Annan urges political talks in Syria
Beirut - Kofi Annan, the UN-Arab League special envoy on Syria, said on Thursday he would urge President Bashar Assad and his foes to stop fighting and seek a political solution to end a year of conflict.
The turmoil has prompted Syria's deputy oil minister to change sides in the first defection by a senior civilian official since the start of a popular uprising against Assad.
In another sign of mounting pressure on Syria, the national currency fell as low as 100 pounds to the dollar from about 47 a year ago. Dealers in Damascus said the pound plunged about 13% in the last 24 hours on fears of US military action.
"As I move to Syria, we will do whatever we can to urge and press for a cessation of hostilities and end to the killing and violence," Annan, due in Damascus on Saturday, said in Cairo.
"But of course, ultimately the solution lies in a political settlement," the former UN secretary-general said before talks with Arab League chief Nabil Elaraby.
"We will be urging the government and a broad spectrum of Syrian opposition to come together to work with us to find a solution that will respect the aspirations of the Syrian people."
China on the defensive
China, one of Assad's few friends abroad, said its envoy had given his Syrian hosts a similar message and had prodded them to let relief agencies into strife-hit areas - also the focus of a mission by UN aid chief Valerie Amos to Syria.
Syria on Wednesday "welcomed" China's initiative, stressing Beijing's opposition to foreign interference in its affairs.
China is trying to counter Western and Arab charges that it, along with Russia, has colluded in Assad's repression of dissent by twice vetoing UN resolutions criticising him.
The world has failed to stop an unequal struggle pitting mostly Sunni Muslim demonstrators and lightly armed rebels against the armoured might of Assad's 300 000-strong military, secret police and feared Alawite militiamen.
Despite the strains of a conflict in which the security forces have killed well over 7 500 Syrians, according to a UN estimate, and lost at least 2 000 of their own, few senior military officers and government officials have defected.
Deputy Oil Minister Abdo Hussameldin, aged 58, became the highest-ranking civilian official to do so since the start of an uprising inspired by Arab revolts elsewhere.
Ready for persecution
"I join the revolution of this dignified people," he said in a YouTube video whose authenticity could not be confirmed.
He said he had been in government for 33 years but did not want to end his career "serving the crimes of this regime", adding: "I have preferred to do what is right although I know that this regime will burn my house and persecute my family."
Burhan Ghalioun, Paris-based leader of the opposition Syrian National Council, welcomed Hussameldin's action, but said the SNC was not in contact with him. "People from the government must continue to join the opposition," he said.

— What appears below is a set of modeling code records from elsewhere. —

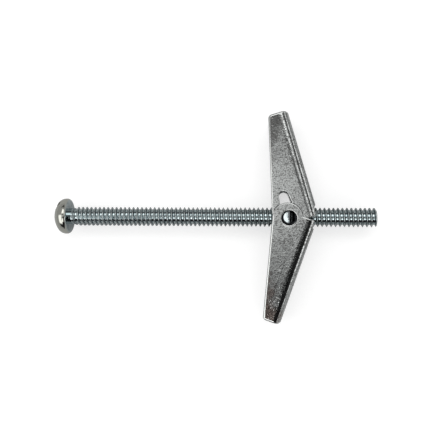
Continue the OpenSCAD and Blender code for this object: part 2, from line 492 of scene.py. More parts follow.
class Net:
    """Builds one node tree, node by node."""

    def __init__(self, tree):
        self.tree = tree

    def node(self, kind, settings=None, sockets=None):
        """A node of this type. Its settings come first, then the values or links of its sockets."""
        node = self.tree.nodes.new(kind)
        for key, value in (settings or {}).items():
            if key == "stops":
                self.set_stops(node.color_ramp, value)
            else:
                setattr(node, key, value)
        for key, value in (sockets or {}).items():
            self.feed(node.inputs[key], value)
        return node

    def set_stops(self, ramp, stops):
        for place, colour in stops[2:]:
            ramp.elements.new(place)
        for element, (place, colour) in zip(ramp.elements, stops):
            element.position = place
            element.color = (*colour, 1.0)

    def feed(self, socket, value):
        if isinstance(value, Value):
            value = value.socket
        if isinstance(value, bpy.types.NodeSocket):
            self.tree.links.new(value, socket)
        elif socket.type == "RGBA":
            socket.default_value = (*value, 1.0)
        else:
            socket.default_value = value

    def value(self, node, output):
        return Value(self, node.outputs[output])

    def noise(self, vector, scale, detail=2.0, roughness=0.5):
        """Smooth noise about 0.5, at so many patches a metre."""
        sockets = {"Vector": vector, "Scale": scale, "Detail": detail, "Roughness": roughness}
        return self.value(self.node("ShaderNodeTexNoise", {}, sockets), "Fac")

    def vector(self, operation, first, second):
        """The vector that a Vector Math node makes of two others."""
        sockets = {0: first, 1: second}
        return self.node("ShaderNodeVectorMath", {"operation": operation}, sockets).outputs[0]

    def distance(self, vector, axes):
        """Length of a vector, along the axes that have a 1."""
        sockets = {0: self.vector("MULTIPLY", vector, axes)}
        length = self.node("ShaderNodeVectorMath", {"operation": "LENGTH"}, sockets)
        return self.value(length, "Value")

    def ramp(self, degrees, rows):
        """The brightness at an angle between -90 and 90 degrees, from rows of the two."""
        stops = [((angle + 90) / 180, (level, level, level)) for angle, level in rows]
        share = degrees * (1 / 180) + 0.5
        return self.value(self.node("ShaderNodeValToRGB", {"stops": stops}, {"Fac": share}), 0)

    def mix(self, share, first, second):
        """A colour between two others."""
        node = self.node("ShaderNodeMix", {"data_type": "RGBA"}, {0: share, 6: first, 7: second})
        return node.outputs[2]


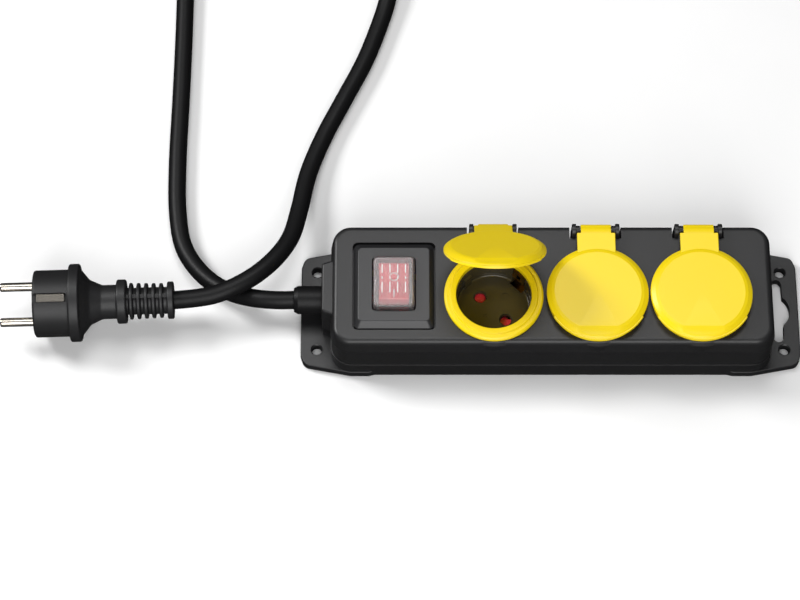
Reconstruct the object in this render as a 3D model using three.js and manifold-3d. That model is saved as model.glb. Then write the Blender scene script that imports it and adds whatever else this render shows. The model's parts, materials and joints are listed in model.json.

Western powers have shied away from Libya-style military intervention in Syria, at the heart of a conflict-prone Middle East, but some US lawmakers have asked how many Syrians must die before President Barack Obama's administration uses force.
Defence Secretary Leon Panetta on Wednesday defended US caution, especially in the absence of international consensus on Syria, but said the Pentagon was reviewing options.
A city devastated
Amos, head of the UN Office for the Co-ordination of Humanitarian Affairs, saw desolate scenes when she visited the former rebel redoubt of Baba Amr in Homs city the same day.
"It was like a closed-down city and there were very few people around," Amanda Pitt, a Unocha spokesperson said after Amos toured Baba Amr with the Syrian Arab Red Crescent.
It "looked like it was devastated from the fighting and shelling", Pitt said in New York, relaying Amos's impressions.
Amos, allowed into Syria only after Russia and China joined the rest of the UN Security Council in rebuking Damascus for keeping her out, is seeking humanitarian access to battle zones.
A UN spokesperson in Damascus said she was meeting Syrian officials and the Syrian Arab Red Crescent on Thursday, but would make no more field trips before leaving later in the day.
An ICRC convoy has been unable to enter Baba Amr since it reached Homs on Friday, a day after rebels left a district that had endured sustained bombardment and sniping for 26 days.
US Secretary of State Hillary Clinton said aid delays were unacceptable and urged Syria to respect a pledge last November to withdraw troops, free prisoners and allow peaceful protests.
"The regime's refusal to allow humanitarian workers to help feed the hungry, tend to the injured, bury the dead, marks a new low," she said, adding that she planned to meet her Russian counterpart Sergei Lavrov on Monday at the United Nations.
Russia's UN envoy accused Libya's new rulers of training and arming Syrian rebels. "This is completely unacceptable ... This activity is undermining stability in the Middle East," said Vitaly Churkin.
Syrian activist groups said the army, after its onslaught on Homs, is preparing to attack rebel bastions in Idlib province, a mountainous area in the northwest which borders Turkey.
A pro-Syrian Lebanese official said last month that Assad aimed to crush insurgents in Homs and move on to Idlib.